For more information, see:
- ASIC Corporations (Record-Keeping Requirements for Australian Financial Services Licensees when Giving Personal Advice) Instrument 2024/508
- Limited AFS licensees: Quick guide– download the quick guide, which highlights some of the main obligations that apply when giving advice to retail clients under a limited AFS licence
- RG 90 Example Statement of Advice: Scaled advice for a new client
- RG 175 AFS licensing: Financial product advisers—Conduct and disclosure
- RG 246 Conflicted and other banned remuneration
- INFO 182 Super switching advice: Complying with your obligations
- INFO 227 What can limited AFS licensees do?, which explains the scope of the activities you can carry out under your limited AFS licence
- INFO 229 Limited AFS licensees: Complying with your licensing obligations, which explains what you must do as a limited AFS licensee on an ongoing basis
- INFO 274 Tips for giving self-managed superannuation fund advice
- INFO 286 FAQs: Ongoing fee arrangements and consents
- INFO 291 FAQs: FSGs and website disclosure information
- REP 515 Financial advice: Review of how large institutions oversee their advisers
- Factsheet – SMSF complaints on the AFCA website
- SMSF statistics on the ATO website
Important notice
Please note that this information sheet is a summary giving you basic information about a particular topic.
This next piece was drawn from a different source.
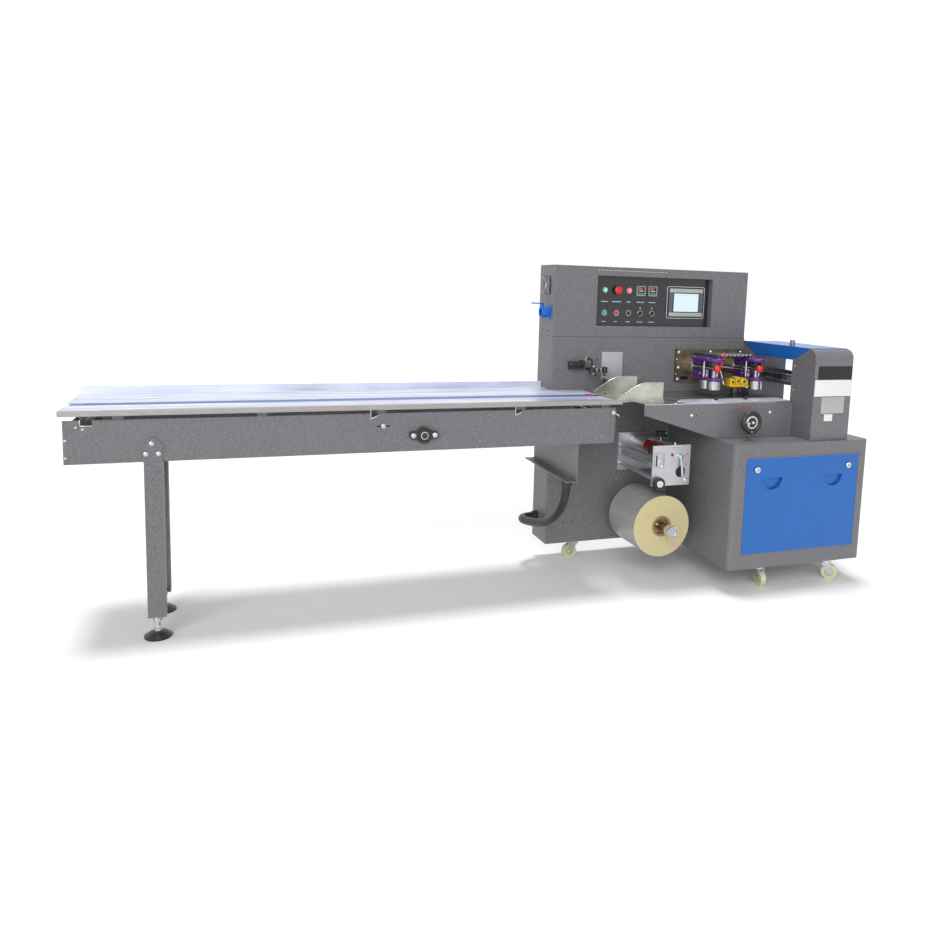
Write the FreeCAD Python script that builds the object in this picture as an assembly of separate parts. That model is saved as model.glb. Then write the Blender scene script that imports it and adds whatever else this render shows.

It does not cover the whole of the relevant law regarding that topic, and it is not a substitute for professional advice. We encourage you to seek your own professional advice to find out how the applicable laws apply to you, as it is your responsibility to determine your obligations.
You should also note that because this information sheet avoids legal language wherever possible, it might include some generalisations about the application of the law. Some provisions of the law referred to have exceptions or important qualifications. In most cases, your particular circumstances must be taken into account when determining how the law applies to you.
Information sheets provide concise guidance on a specific process or compliance issue or an overview of detailed guidance.
This information sheet was updated in November 2024.